The depth of what you request should be proportional to supplier impact and the maturity of their own security program. Many OT and equipment vendors will only provide summaries rather than detailed diagrams.
3. Secure development, configuration, and change control
Because SR controls are easily broken by uncontrolled changes, you should ask critical suppliers for documentation that shows how they manage change:
- Secure development practices at a summary level (code review, dependency management, static/dynamic testing) for software, firmware, or configuration packages.
- Configuration management of delivered systems (how versions of PLC logic, recipes, or application configurations are controlled and identified).
- Formal release notes for software/firmware/patches that clearly state:
- Version identifiers and release dates
- Security-related fixes and known issues
- Upgrade prerequisites and rollback options
- Change notification process for security-relevant changes affecting network ports, authentication methods, encryption, or logging.
- End-of-life and end-of-support policies for hardware, OS versions, and major software releases.
4. Vulnerability, patch, and incident handling documentation
For systems connected to your OT/IT networks or handling regulated data, you should collect evidence of how the supplier manages vulnerabilities and incidents:
- Vulnerability management process overview including intake, triage, remediation targets, and communication methods with customers.
- Patch management policy and typical release cadence for security fixes, including how they differentiate security vs functionality updates.
- Public advisory practices (e.g., product advisories, security bulletins) and how you can subscribe or be notified.
- Security incident response process at a summary level: detection, containment, investigation, customer communication; including RACI on who does what.
- Notification commitments for breaches, compromised credentials, or issues that may affect integrity, availability, or confidentiality of your data or operations.
5. Audit, certification, and assurance evidence
Independent assurance is useful but not a guarantee of compliance or security performance in your specific context. For critical suppliers, you can reasonably request:
- Relevant certifications or attestations (e.g., SOC 2 type II reports, ISO 27001 certificates, IEC 62443 component/system certificates where applicable), understanding they may be scoped.
- Summary of audit scope and exclusions so you know which products, sites, and services were actually assessed.
- High-level remediation status for significant findings that could affect your SR controls, where the supplier is willing to share this.
In heavily regulated environments, do not rely solely on third-party certifications. Combine them with your own technical validation, supplier assessments, and change control.
6. Product lifecycle and integration assumptions
Because industrial and regulated assets often run for decades, SR controls must be evaluated across the full product lifecycle and in coexistence with legacy systems:
- Product lifecycle roadmap summaries indicating planned support horizons for major versions that you depend on.

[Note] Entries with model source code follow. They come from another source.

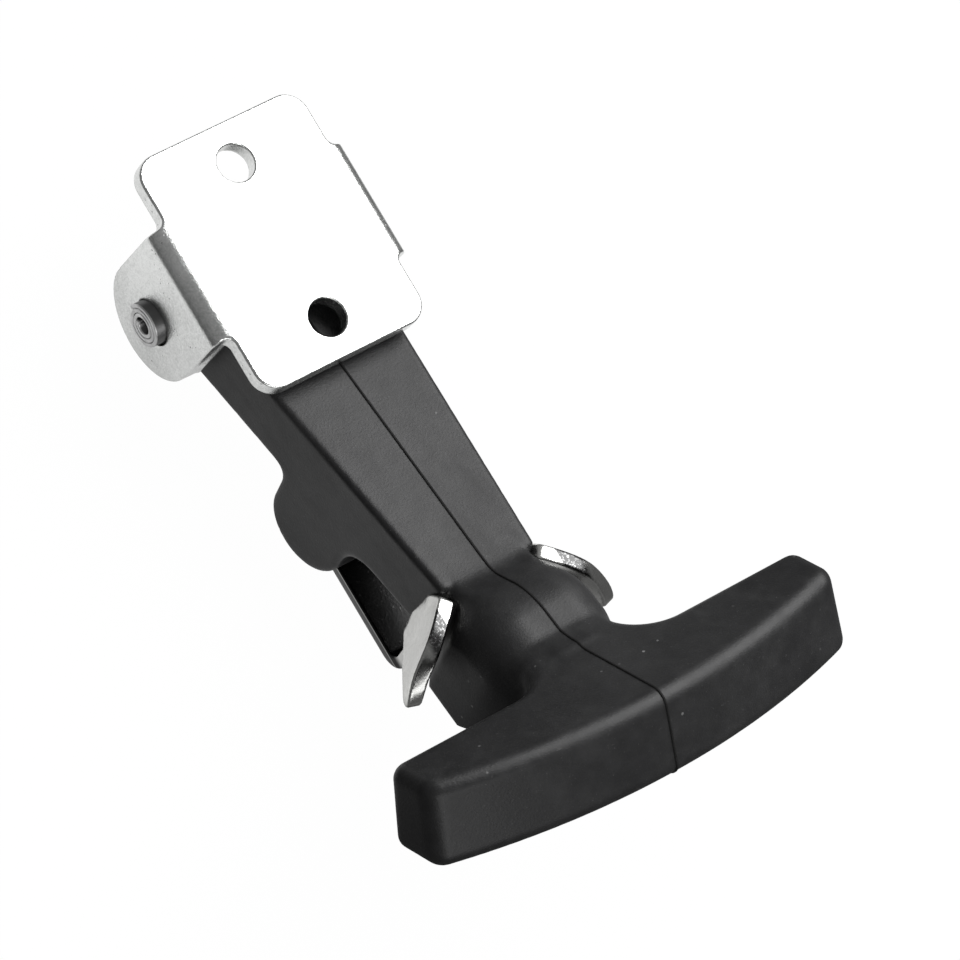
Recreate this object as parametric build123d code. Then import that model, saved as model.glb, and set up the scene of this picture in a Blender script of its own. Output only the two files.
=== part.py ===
from build123d import *
from math import cos, pi, radians, sin
import os

# Rubber T-handle draw latch: a folded bracket, a coiled pin, a moulded handle and a forked keeper.
# Origin: midway between the bracket's two holes, on its mounting face, which looks along +Z.
# The handle reaches out along -Y; "out" below is that distance, and "rise" is the height along Z.

# Bracket, folded from sheet
plate_width = 32.3
plate_length = 42.2
plate_corner = 4.0
bracket_sheet = 3.2
bracket_bend = 0.3          # inside radius of the folds
bracket_bore = 6.5
bore_spacing = 28.6
ear_stand_out = 2.6         # ears' outer faces past the plate's edges
ear_width = 20.4
ear_relief = 1.6            # radius where the ears leave the plate
pin_drop = 15.9             # pin axis below the mounting face

# Coiled pin, rolled from strip
pin_diameter = 8.0
pin_strip = 0.7
pin_turns = 2.2
pin_turn_gap = 0.06
pin_stand_out = 1.4         # past each ear
pin_fit = 0.02              # radial, in the ears

# Rubber handle, body
handle_tilt = 10.8          # degrees, front face against the mounting face
eye_radius = 7.4
eye_play = 0.1              # radial, round the pin
eye_side_play = 0.3         # each side, between the ears
body_back = 5.8             # pin axis to the back face
body_length = 62.4          # pin axis to the throat
body_end_width = 18.8
hump_radius = 7.8
hump_place = 38.0           # along the body, from the pin
hump_drop = 13.0            # its arc's centre, from the pin axis
hump_root = 2.4

# Rubber handle, throat and bulge
throat_width = 16.2
throat_length = 4.3
throat_root = 1.0           # reach back into the body
throat_corner = 2.5
bulge_width = 24.0
bulge_front = 12.4          # from the body's middle
bulge_back = 11.6
bulge_crest = 8.0           # front corner radius
bulge_heel = 2.0            # back corner radius
bulge_start = 9.4           # full section, from the body's end
bulge_length = 7.6

# Rubber handle, cross bar
bar_tilt = 48.0             # degrees, pull direction against the mounting face
bar_out = 94.2
bar_rise = 30.8
bar_half_length = 40.6
bar_depth = 15.0
bar_middle = 17.4           # thickness in the middle
bar_end = 10.0              # thickness at each end
bar_edge = 2.4
bar_draft = 3.0             # degrees, widening towards the back
neck_width = 18.0
neck_fillet = 7.6           # beside the neck, seen from the front
neck_reach = 1.4            # straight part past the fillets, inside the bulge
neck_inset = 0.3            # bulge's last section inside the neck's faces

# Keeper, bent from sheet
keeper_sheet = 2.1
keeper_bend = 3.0           # inside radius, strap to fork
strap_width = 11.6
strap_start = 29.5
strap_corner = 3.0
keeper_bore = 4.4
keeper_sink = 6.6
keeper_bore_spacing = 9.5
keeper_bore_edge = 5.0      # first bore to the strap's end
fork_gap = 0.8              # body's end to the fork
fork_lean = 5.0             # degrees, fork against square to the strap
notch_play = 0.3            # fork round the throat
web_depth = 3.8             # below the notch
horn_root = 7.0             # where the web starts to bend, from the middle
horn_bend = 2.6             # inside radius of that bend
horn_splay = 41.0           # degrees, horns swept towards the cross bar
horn_straight = 8.5
horn_curl_radius = 14.0
horn_curl = 26.0            # degrees, further sweep to the tip
horn_start = 10.0           # inner edge, from the middle
horn_shoulder = 4.6         # inner edge's top above the throat's middle
horn_crown = 5.8            # highest point
horn_crown_place = 11.2     # out from the middle, as is the heel
horn_brow = 4.2             # top edge halfway to the tip
horn_tip_top = -1.2
horn_tip_bottom = -3.4
horn_heel = 13.0            # where the lower edge turns up
horn_corner = 0.9

# Worked out
touch = 0.01                # for picking what lies on a line
ear_outer = plate_width / 2 + ear_stand_out
ear_gap = 2 * (ear_outer - bracket_sheet)
ear_radius = ear_width / 2
bend_outer = bracket_bend + bracket_sheet
eye_half_width = ear_gap / 2 - eye_side_play
body_depth = eye_radius + body_back
body_middle = (eye_radius - body_back) / 2
keeper_face = -2 * pin_drop     # level with the mounting face once the handle is swung over
keeper_top = keeper_face + keeper_sheet
lean = radians(fork_lean)
tilt = radians(handle_tilt)
bar_angle = radians(bar_tilt)

# Directions: "along" runs out from the pin down the body's midline, "front" is square to it
along = Vector(0, -cos(tilt), sin(tilt))
front = Vector(0, sin(tilt), cos(tilt))
across = Vector(1, 0, 0)
pin_axis = Vector(0, 0, -pin_drop)
throat_middle = pin_axis + front * body_middle
fork_middle = throat_middle + along * (body_length + fork_gap)
notch_floor = -body_depth / 2 - notch_play
fork_out = Vector(0, -cos(lean), sin(lean))
fork_up = Vector(0, sin(lean), cos(lean))
body_side = Plane(pin_axis, x_dir=along, z_dir=-across)
body_top = Plane(throat_middle, x_dir=across, z_dir=-front)
bar_pull = Vector(0, -cos(bar_angle), sin(bar_angle))
bar_back = Vector(0, -sin(bar_angle), -cos(bar_angle))
bar_crest = Vector(0, -bar_out, bar_rise)
bar_face = Plane(bar_crest, x_dir=across, z_dir=bar_back)


def bracket():
    ear_plan = Rectangle(2 * ear_outer, ear_width)
    plan = RectangleRounded(plate_width, plate_length, plate_corner) + ear_plan
    ear_line = [v for v in plan.vertices() if abs(abs(v.Y) - ear_radius) < touch]
    plan = fillet([v for v in ear_line if abs(v.X) < ear_outer - touch], ear_relief)
    tall = pin_drop + ear_radius
    section = Pos(0, -tall / 2) * Rectangle(2 * ear_outer, tall)
    section = fillet([v for v in section.vertices() if v.Y > -1], bend_outer)
    hollow = Pos(0, -bracket_sheet - tall / 2) * Rectangle(ear_gap, tall)
    section -= fillet([v for v in hollow.vertices() if v.Y > -tall / 2], bracket_bend)
    channel = extrude(Plane.XZ * section, plate_length, both=True)
    ear = Pos(0, -pin_drop) * Circle(ear_radius) + Pos(0, -pin_drop / 2) * Rectangle(ear_width, pin_drop)
    ear += Pos(0, -bracket_sheet / 2) * Rectangle(plate_length, bracket_sheet)
    side = extrude(Plane.YZ * ear, 2 * ear_outer, both=True)
    body = extrude(plan, -tall) & channel & side
    for end in (-1, 1):
        body -= Pos(0, end * bore_spacing / 2) * Cylinder(bracket_bore / 2, 4 * bracket_sheet)
    pin_bore = Cylinder(pin_diameter / 2 + pin_fit, 3 * ear_outer)
    return body - Pos(*pin_axis) * Rot(0, 90, 0) * pin_bore


def coiled_pin():
    pitch = pin_strip + pin_turn_gap
    steps = round(24 * pin_turns)

    def spiral(start_radius):
        angles = [2 * pi * pin_turns * i / steps for i in range(steps + 1)]
        radii = [start_radius - pitch * a / (2 * pi) for a in angles]
        return [(r * cos(a), r * sin(a)) for r, a in zip(radii, angles)]

    outer = spiral(pin_diameter / 2)
    inner = spiral(pin_diameter / 2 - pin_strip)
    edges = [Spline(*outer), Line(outer[-1], inner[-1]), Spline(*inner), Line(inner[0], outer[0])]
    turns = Plane(pin_axis, x_dir=(0, 1, 0), z_dir=(1, 0, 0)) * make_face(edges)
    return extrude(turns, ear_outer + pin_stand_out, both=True)


def handle_body():
    side = Circle(eye_radius)
    side += Pos(body_length / 2, body_middle) * Rectangle(body_length, body_depth)
    boss_depth = hump_drop + body_middle
    side += Pos(hump_place, body_middle - boss_depth / 2) * Rectangle(2 * hump_radius, boss_depth)
    side += Pos(hump_place, -hump_drop) * Circle(hump_radius)
    roots = [v for v in side.vertices() if abs(v.Y + body_back) < touch and v.X < body_length - touch]
    side = fillet(roots, hump_root)
    prism = extrude(body_side * side, eye_half_width, both=True)
    end = body_end_width / 2
    plan = Polyline(
        (-eye_half_width, -2 * eye_radius), (eye_half_width, -2 * eye_radius), (eye_half_width, 0),
        (end, body_length), (-end, body_length), (-eye_half_width, 0), close=True,
    )
    return prism & extrude(body_top * make_face(plan), 5 * hump_radius, both=True)


def cross_bar():
    tip = bar_end - bar_middle
    near = -bar_middle
    half = neck_width / 2
    foot = near - neck_fillet
    outline = make_face([
        ThreePointArc((-bar_half_length, tip), (0, 0), (bar_half_length, tip)),
        Line((bar_half_length, tip), (bar_half_length, near)),
        Line((bar_half_length, near), (half + neck_fillet, near)),
        CenterArc((half + neck_fillet, foot), neck_fillet, 90, 90),
        Polyline((half, foot), (half, foot - neck_reach), (-half, foot - neck_reach), (-half, foot)),
        CenterArc((-half - neck_fillet, foot), neck_fillet, 0, 90),
        Line((-half - neck_fillet, near), (-bar_half_length, near)),
        Line((-bar_half_length, near), (-bar_half_length, tip)),
    ])
    bar = extrude(bar_face * outline, bar_depth, taper=-bar_draft)
    return fillet(bar.edges(), bar_edge)


def cross_section(plane, width, front_half, back_half, front_corner, back_corner):
    outline = Pos(0, (front_half - back_half) / 2) * Rectangle(width, front_half + back_half)
    crest = outline.vertices().filter_by(lambda v: v.Y > 0)
    outline = fillet(crest, front_corner)
    heel = outline.vertices().sort_by(Axis.Y)[0:2]
    return plane * fillet(heel, back_corner)


def handle():
    half = body_depth / 2
    start = Plane(throat_middle + along * body_length, x_dir=across, z_dir=along)
    root = start.offset(-throat_root)
    throat = cross_section(root, throat_width, half, half, throat_corner, throat_corner)
    bulge = cross_section(
        start.offset(bulge_start), bulge_width, bulge_front, bulge_back, bulge_crest, bulge_heel,
    )
    neck_middle = bar_crest - bar_pull * (bar_middle + neck_fillet / 2) + bar_back * bar_depth / 2
    neck_plane = Plane(neck_middle, x_dir=across, z_dir=bar_pull)
    neck_half = bar_depth / 2 - neck_inset
    bulge = loft([
        Pos(*along * (throat_root + throat_length)) * throat,
        bulge,
        Pos(*along * bulge_length) * bulge,
        cross_section(neck_plane, neck_width, neck_half, neck_half, bar_edge, bar_edge),
    ])
    part = handle_body() + extrude(throat, throat_root + throat_length) + bulge + cross_bar()
    bore = Cylinder(pin_diameter / 2 + eye_play, 3 * ear_outer)
    return part - Pos(*pin_axis) * Rot(0, 90, 0) * bore


def fork():
    plan = Plane(fork_middle, x_dir=across, z_dir=-fork_up)
    web = Line((0, 0), (horn_root, 0))
    bend = JernArc(web @ 1, web % 1, horn_bend + keeper_sheet, horn_splay)
    straight = PolarLine(bend @ 1, horn_straight, horn_splay)
    curl = JernArc(straight @ 1, straight % 1, horn_curl_radius, horn_curl)
    surface = Shell.extrude(plan * Wire([web, bend, straight, curl]), fork_up * 4 * body_depth)
    surface = surface.moved(Location(fork_up * -2 * body_depth))
    foot = notch_floor - web_depth
    tip = (curl @ 1).X
    middle = (horn_crown_place + tip) / 2
    outline = make_face([
        Polyline(
            (horn_start, horn_shoulder), (horn_start, notch_floor), (0, notch_floor), (0, foot),
            (horn_heel, foot), (tip, horn_tip_bottom), (tip, horn_tip_top),
        ),
        ThreePointArc((tip, horn_tip_top), (middle, horn_brow), (horn_crown_place, horn_crown)),
        Line((horn_crown_place, horn_crown), (horn_start, horn_shoulder)),
    ])
    outline = fillet(outline.vertices().filter_by(lambda v: v.X > tip - touch), horn_corner)
    view = Plane(fork_middle - fork_out * body_depth, x_dir=across, z_dir=across.cross(fork_up))
    profile = extrude(view * outline, 4 * body_depth, both=True)
    faces = [face for patch in surface.faces() for face in (patch & profile).faces()]
    sheets = [thicken(face, -keeper_sheet) for face in faces]
    half_fork = sheets[0] + sheets[1:]
    return half_fork + mirror(half_fork, Plane.YZ)


def keeper():
    half = keeper_sheet / 2
    foot = fork_middle + fork_out * half
    foot -= fork_up * ((foot.Z - keeper_face - half) / cos(lean))
    top = fork_middle + fork_out * half + fork_up * (notch_floor - half)
    path = Polyline((-strap_start, foot.Z), (foot.Y, foot.Z), (top.Y, top.Z))
    path = fillet(path.vertices().sort_by(Axis.Y)[0:1], keeper_bend + half)
    strap = extrude(Plane.YZ * trace(path, keeper_sheet), strap_width / 2, both=True)
    ends = strap.edges().filter_by(Axis.Z).sort_by(Axis.Y)[-2:]
    part = fillet(ends, strap_corner) + fork()
    sink_depth = (keeper_sink - keeper_bore) / 2
    sink = Cone(keeper_bore / 2, keeper_sink / 2, sink_depth)
    for index in range(2):
        out = strap_start + keeper_bore_edge + index * keeper_bore_spacing
        part -= Pos(0, -out, keeper_top - sink_depth / 2) * sink
        part -= Pos(0, -out, keeper_face) * Cylinder(keeper_bore / 2, 4 * keeper_sheet)
    return part


os.makedirs("parts", exist_ok=True)
nodes = {
    "mounting_bracket": bracket(),
    "pivot_pin": coiled_pin(),
    "t_handle": handle(),
    "keeper": keeper(),
}
for name, solid in nodes.items():
    export_step(solid, f"parts/{name}.step")
    print(name, round(solid.volume), len(solid.solids()))
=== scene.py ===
import bpy
import math
import numpy as np
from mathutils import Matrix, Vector


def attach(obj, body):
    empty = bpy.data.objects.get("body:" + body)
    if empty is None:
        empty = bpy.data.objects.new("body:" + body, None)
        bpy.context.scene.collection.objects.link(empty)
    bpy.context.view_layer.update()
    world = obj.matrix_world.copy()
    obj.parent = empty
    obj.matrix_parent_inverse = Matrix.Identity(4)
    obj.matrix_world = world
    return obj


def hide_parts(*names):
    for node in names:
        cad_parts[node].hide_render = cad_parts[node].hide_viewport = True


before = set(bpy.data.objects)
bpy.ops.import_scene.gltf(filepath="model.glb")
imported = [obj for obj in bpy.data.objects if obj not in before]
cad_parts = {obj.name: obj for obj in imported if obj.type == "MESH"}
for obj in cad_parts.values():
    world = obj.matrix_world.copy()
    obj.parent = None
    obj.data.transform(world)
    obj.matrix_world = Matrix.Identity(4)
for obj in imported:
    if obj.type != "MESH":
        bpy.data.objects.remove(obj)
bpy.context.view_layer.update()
mm = 0.001


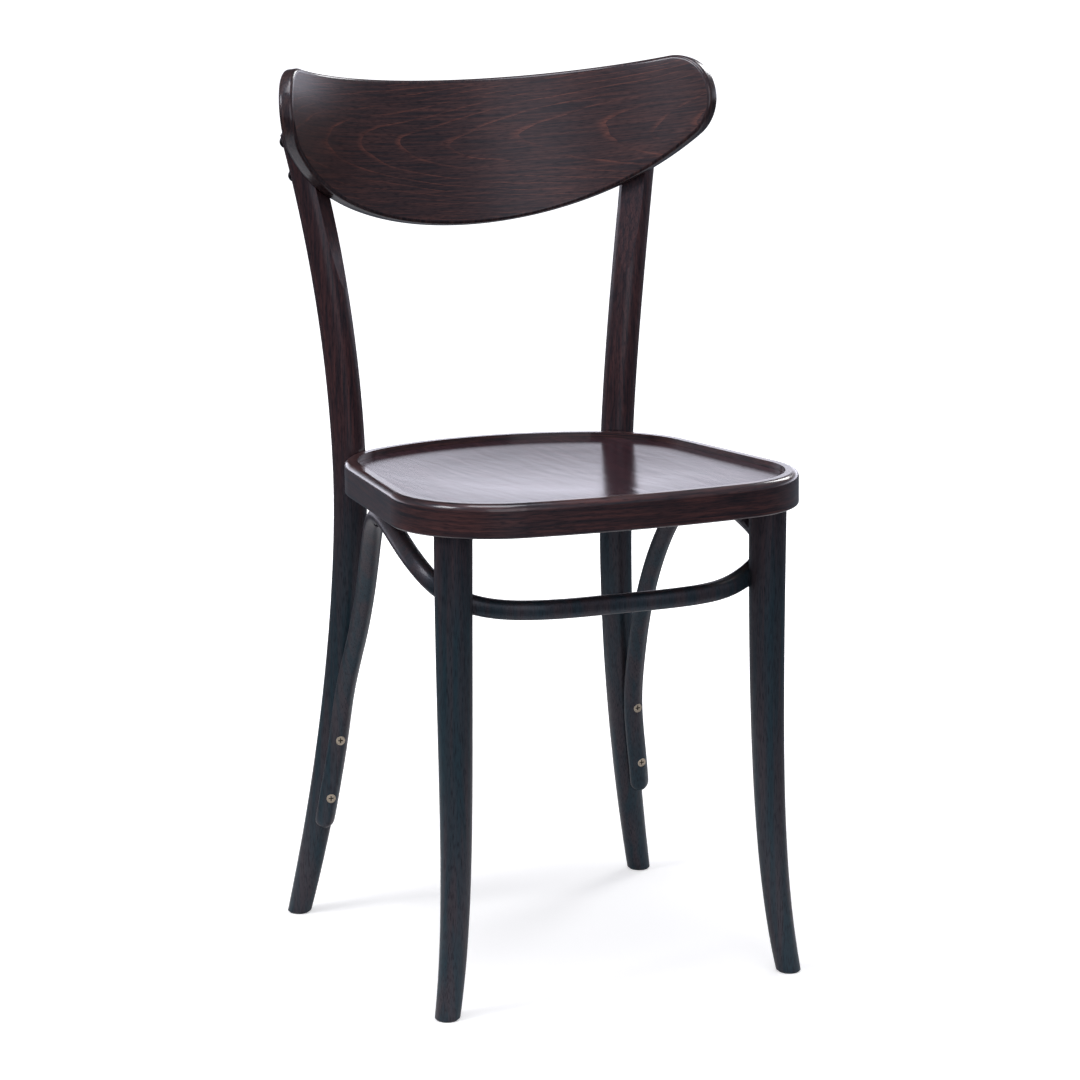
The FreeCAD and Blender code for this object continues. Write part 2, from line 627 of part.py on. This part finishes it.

- Supported environment matrices (OS, database, browser, PLC/drive firmware) to avoid unplanned upgrades just to keep vendor support.
- Integration responsibility matrix clarifying which party is responsible for:
- Network segmentation, firewall rules, and zoning
- Identity and access management integration
- Log collection and monitoring
- Backup and disaster recovery implementation
- Known limitations or constraints of SR-relevant features when used with legacy or multi-vendor stacks.
This is especially important where a full system replacement is unrealistic due to validation effort, qualification burden, or downtime risk. In such cases, documentation needs to be explicit about residual risks and compensating controls you must implement around the supplier’s product.
7. What to formalize internally
To keep this manageable and auditable, define an internal standard for SR documentation from critical suppliers:
- Supplier tiering and SR impact criteria (e.g., Tier 1: network-connected OT equipment; Tier 2: SaaS managing batch or device history records).
- Minimum evidence list per tier referencing the categories above.
- Document control rules for how you store, review, and periodically refresh supplier evidence.
- Validation and change control linkage so that new supplier evidence (e.g., major patch policies, new remote access methods) triggers impact assessment on validated systems.
Ultimately, the specific documents you can obtain will depend on the supplier’s maturity, your contractual leverage, and your regulatory context. Focus on obtaining enough documented evidence to:
- Understand how their SR controls actually work.
- Identify which responsibilities fall to you vs the supplier.
- Support your own risk assessments, validation, and audits without implying guaranteed compliance.